Morality, like numinous awe, is a jump; in it, man goes beyond anything that can be “given” in the facts of experience. And it has one characteristic too remarkable to be ignored. The moralities accepted among men may differ—though not, at bottom, so widely as is often claimed—but they all agree in prescribing a behaviour which their adherents fail to practise. All men alike stand condemned, not by alien codes of ethics, but by their own, and all men therefore are conscious of guilt.

- The Problem of Pain
God may be more than moral goodness: He is not less. The road to the promised land runs past Sinai. The moral law may exist to be transcended: but there is no transcending it for those who have not first admitted its claims upon them, and then tried with all their strength to meet that claim, and fairly and squarely faced the fact of their failure.

- The Problem of Pain
In thus recalling men to traditional morality I am not of course maintaining that it will provide an answer to every particular moral problem with which we may be confronted. M. Sartre seems to me to be the victim of a curious misunderstanding when he rejects the conception of general moral rules on the ground that such rules may fail to apply clearly to all concrete problems of conduct.

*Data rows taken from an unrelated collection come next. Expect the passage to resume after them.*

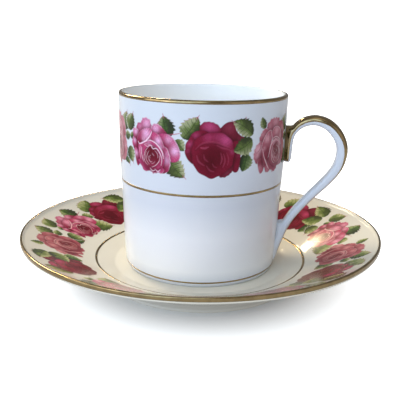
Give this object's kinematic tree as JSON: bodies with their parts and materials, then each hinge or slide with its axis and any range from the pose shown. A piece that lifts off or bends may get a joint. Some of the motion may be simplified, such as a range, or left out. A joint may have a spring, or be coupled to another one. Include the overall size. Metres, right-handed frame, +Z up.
{
  "type": "teacup and saucer",
  "caption": "Straight-sided china cup with a looped strap handle, gold lines and a band of rose sprays, standing loose on its matching saucer.",
  "frame": {"origin": "centre of the saucer's foot ring on the table, on the cup's axis", "axes": "+Z up along the cup's axis, +X out through the handle, +Y completing a right-handed frame"},
  "size_m": [0.1448, 0.1448, 0.0763],
  "materials": {
    "cup_china": "clear gloss glaze over translucent white bone china",
    "saucer_china": "clear gloss glaze over translucent white bone china",
    "burnished_gold": "thin fired gilding, burnished bright",
    "rose_enamel": "fired transfer enamels: pink, dusty pink and crimson roses with green leaves"
  },
  "bodies": {
    "saucer": {"saucer_body": "saucer_china", "saucer_rim_gilding": "burnished_gold", "saucer_verge_gold_line": "burnished_gold", "saucer_rose_spray_1": "rose_enamel", "saucer_rose_spray_2": "rose_enamel", "saucer_rose_spray_3": "rose_enamel", "saucer_rose_spray_4": "rose_enamel", "saucer_rose_spray_5": "rose_enamel", "saucer_rose_spray_6": "rose_enamel", "saucer_rose_spray_7": "rose_enamel", "saucer_rose_spray_8": "rose_enamel", "saucer_rose_spray_9": "rose_enamel", "saucer_rose_spray_10": "rose_enamel", "saucer_rose_spray_11": "rose_enamel", "saucer_rose_spray_12": "rose_enamel", "saucer_rose_spray_13": "rose_enamel", "saucer_rose_spray_14": "rose_enamel"},
    "cup": {"cup_body": "cup_china", "cup_handle": "cup_china", "handle_gilding": "burnished_gold", "cup_rim_gilding": "burnished_gold", "cup_waist_gold_line": "burnished_gold", "cup_foot_gold_line": "burnished_gold", "cup_rose_spray_1": "rose_enamel", "cup_rose_spray_2": "rose_enamel", "cup_rose_spray_3": "rose_enamel", "cup_rose_spray_4": "rose_enamel", "cup_rose_spray_5": "rose_enamel", "cup_rose_spray_6": "rose_enamel", "cup_rose_spray_7": "rose_enamel", "cup_rose_spray_8": "rose_enamel"}
  },
  "joints": [
    {"name": "cup_lift", "type": "slide", "parent": "saucer", "child": "cup", "axis": [0, 0, 1], "range_m": [0, 0.09]}
  ]
}
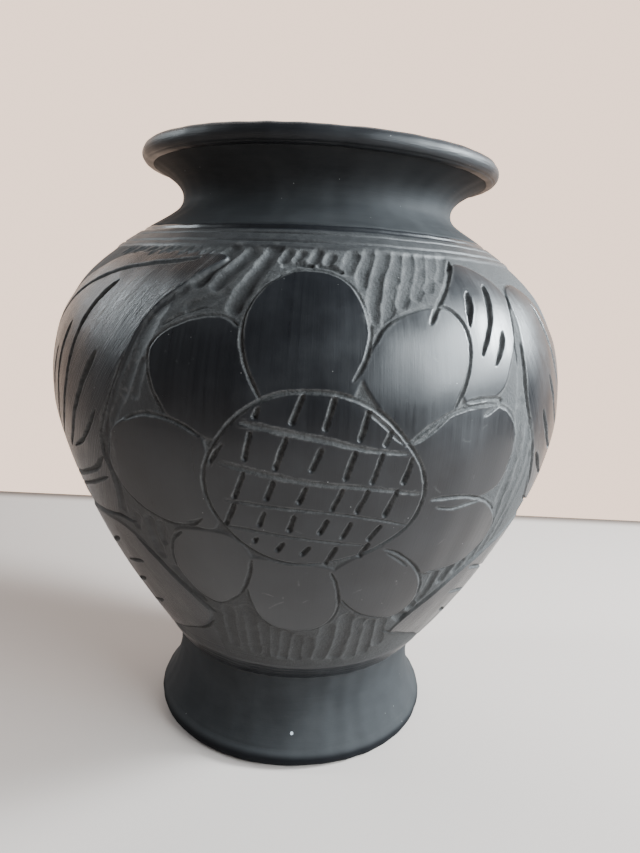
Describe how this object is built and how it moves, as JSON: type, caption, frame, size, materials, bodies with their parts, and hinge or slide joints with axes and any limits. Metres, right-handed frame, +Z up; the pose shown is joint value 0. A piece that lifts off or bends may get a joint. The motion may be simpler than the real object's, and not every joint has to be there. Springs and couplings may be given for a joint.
{
  "type": "carved black clay vase",
  "caption": "Rounded black clay vase with a flared foot, waisted neck, rolled lip and a carved flower panel; open at the top.",
  "frame": {"origin": "centre of the ring that the foot stands on", "axes": "+Z up along the axis of the pot, -Y towards the carved flower panel's middle"},
  "size_m": [0.1746, 0.1746, 0.2],
  "materials": {
    "burnished_clay": "burnished satin, graphite black, unglazed",
    "carved_clay": "burnished petals and leaves, matt scraped ground between them"
  },
  "bodies": {
    "root": {"foot_ring": "burnished_clay", "base_bowl": "carved_clay", "belly_wall": "carved_clay", "shoulder": "carved_clay", "neck_collar": "burnished_clay", "lip_coil": "burnished_clay"}
  },
  "joints": []
}
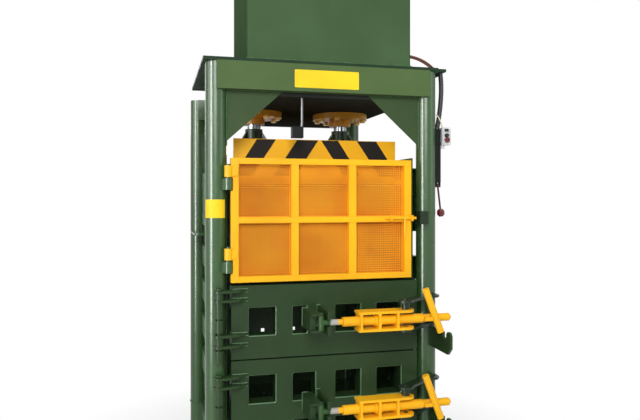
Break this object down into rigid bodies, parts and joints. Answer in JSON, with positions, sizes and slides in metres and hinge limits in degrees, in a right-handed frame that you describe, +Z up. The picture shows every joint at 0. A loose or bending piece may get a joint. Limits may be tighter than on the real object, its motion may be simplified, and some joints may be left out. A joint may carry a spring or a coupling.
{
  "type": "vertical recycling baler",
  "caption": "Upright hydraulic baler with a meshed feed door, strapping doors with screw locks, a pressing platen on two rams and a power pack housing on top.",
  "frame": {"origin": "middle of the footprint's bounding box, on the floor", "axes": "+Z up, -Y towards the front doors, +X towards the lock side"},
  "size_m": [1.291, 1.702, 3.305],
  "materials": {
    "green_paint": "paint",
    "dark_green_paint": "paint",
    "light_green_paint": "paint",
    "yellow_paint": "paint",
    "chrome": "plain",
    "bolt_steel": "plain",
    "grey_pipe": "plain",
    "black_fitting": "paint",
    "grey_plastic": "plain",
    "black_plastic": "plain",
    "red_plastic": "plain",
    "brown_hose": "plain",
    "cream_wire": "plain",
    "grey_paint": "paint"
  },
  "bodies": {
    "frame": {"column_front_left": "green_paint", "column_front_right": "green_paint", "column_rear_left": "green_paint", "column_rear_right": "green_paint", "front_header": "light_green_paint", "rear_header": "light_green_paint", "cylinder_platform": "green_paint", "top_plate": "light_green_paint", "base_front": "green_paint", "base_rear": "green_paint", "chamber_floor": "green_paint", "left_wall": "green_paint", "right_wall": "green_paint", "rear_wall": "green_paint", "power_housing": "light_green_paint", "oil_tank": "grey_paint", "pump_motor": "grey_paint", "hydraulic_pump": "grey_paint", "cylinder_barrel_left": "green_paint", "cylinder_barrel_right": "green_paint", "cylinder_flange_left": "yellow_paint", "cylinder_flange_right": "yellow_paint", "flange_bolts": "bolt_steel", "oil_pipe": "grey_pipe", "pipe_block": "black_fitting", "hinge_post_upper": "dark_green_paint", "hinge_post_lower": "dark_green_paint", "lock_anchor_upper": "dark_green_paint", "lock_anchor_lower": "dark_green_paint", "catch_bracket_upper": "dark_green_paint", "catch_bracket_lower": "dark_green_paint", "mesh_hinge_upper": "green_paint", "mesh_hinge_lower": "green_paint", "bolt_keeper": "green_paint", "button_box": "grey_plastic", "conduit": "black_fitting", "hose_bundle": "brown_hose", "signal_wire": "cream_wire", "control_valve": "black_fitting"},
    "platen": {"platen": "yellow_paint", "rod_socket_left": "dark_green_paint", "rod_socket_right": "dark_green_paint", "piston_rod_left": "chrome", "piston_rod_right": "chrome"},
    "mesh_door": {"mesh_door_frame": "yellow_paint", "mesh_sheet": "yellow_paint"},
    "door_bolt": {"door_bolt": "bolt_steel"},
    "start_button": {"start_button": "black_plastic"},
    "stop_button": {"stop_button": "red_plastic"},
    "valve_lever": {"valve_lever": "bolt_steel", "lever_knob": "red_plastic"},
    "door_upper": {"front_door_upper": "dark_green_paint"},
    "rod_upper": {"lock_rod_upper": "dark_green_paint"},
    "cage_upper": {"lock_cage_upper": "dark_green_paint", "lock_hooks_upper": "dark_green_paint"},
    "sleeve_upper": {"lock_sleeve_upper": "dark_green_paint"},
    "door_lower": {"front_door_lower": "dark_green_paint"},
    "rod_lower": {"lock_rod_lower": "dark_green_paint"},
    "cage_lower": {"lock_cage_lower": "dark_green_paint", "lock_hooks_lower": "dark_green_paint"},
    "sleeve_lower": {"lock_sleeve_lower": "dark_green_paint"}
  },
  "joints": [
    {"name": "platen_stroke", "type": "slide", "parent": "frame", "child": "platen", "axis": [0, 0, -1], "range_m": [0, 1]},
    {"name": "mesh_door_hinge", "type": "hinge", "parent": "frame", "child": "mesh_door", "pos_m": [-0.5255, -0.601, 1.42], "axis": [0, 0, -1], "range_deg": [0, 120]},
    {"name": "door_bolt_slide", "type": "slide", "parent": "mesh_door", "child": "door_bolt", "axis": [1, 0, 0], "range_m": [-0.03, 0.025]},
    {"name": "start_press", "type": "slide", "parent": "frame", "child": "start_button", "axis": [0, 1, 0], "range_m": [0, 0.004], "stiffness_N_per_m": 700},
    {"name": "stop_press", "type": "slide", "parent": "frame", "child": "stop_button", "axis": [0, 1, 0], "range_m": [0, 0.004], "stiffness_N_per_m": 700},
    {"name": "lever_swing", "type": "hinge", "parent": "frame", "child": "valve_lever", "pos_m": [0.5885, -0.541, 1.5955], "axis": [1, 0, 0], "range_deg": [-15, 15], "stiffness_Nm_per_rad": 6},
    {"name": "door_hinge_upper", "type": "hinge", "parent": "frame", "child": "door_upper", "pos_m": [-0.5705, -0.621, 0.9235], "axis": [0, 0, -1], "range_deg": [0, 110]},
    {"name": "lock_swing_upper", "type": "hinge", "parent": "door_upper", "child": "rod_upper", "pos_m": [-0.1085, -0.769, 0.939], "axis": [0, 0, -1], "range_deg": [0, 100]},
    {"name": "cage_slide_upper", "type": "slide", "parent": "rod_upper", "child": "cage_upper", "axis": [1, 0, 0], "range_m": [0, 0.006]},
    {"name": "sleeve_turn_upper", "type": "hinge", "parent": "cage_upper", "child": "sleeve_upper", "pos_m": [0.2195, -0.769, 0.939], "axis": [1, 0, 0], "range_deg": [0, 180]},
    {"name": "door_hinge_lower", "type": "hinge", "parent": "frame", "child": "door_lower", "pos_m": [-0.5705, -0.621, 0.49], "axis": [0, 0, -1], "range_deg": [0, 110]},
    {"name": "lock_swing_lower", "type": "hinge", "parent": "door_lower", "child": "rod_lower", "pos_m": [-0.1085, -0.769, 0.52], "axis": [0, 0, -1], "range_deg": [0, 100]},
    {"name": "cage_slide_lower", "type": "slide", "parent": "rod_lower", "child": "cage_lower", "axis": [1, 0, 0], "range_m": [0, 0.006]},
    {"name": "sleeve_turn_lower", "type": "hinge", "parent": "cage_lower", "child": "sleeve_lower", "pos_m": [0.2195, -0.769, 0.52], "axis": [1, 0, 0], "range_deg": [0, 180]}
  ],
  "couplings": [
    {"joint": "cage_slide_upper", "follows": "sleeve_turn_upper", "m_per_rad": 0.0019},
    {"joint": "cage_slide_lower", "follows": "sleeve_turn_lower", "m_per_rad": 0.0019}
  ]
}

Who could ever have supposed that by accepting a moral code we should be delivered from all questions of casuistry? Obviously it is moral codes that create questions of casuistry, just as the rules of chess create chess problems. The man without a moral code, like the animal, is free from moral problems. The man who has not learned to count is free from mathematical problems. A man asleep is free from all problems. Within the framework of general human ethics problems will, of course, arise and will sometimes be solved wrongly. This possibility of error is simply the symptom that we are awake, not asleep, that we are men, not beasts or gods.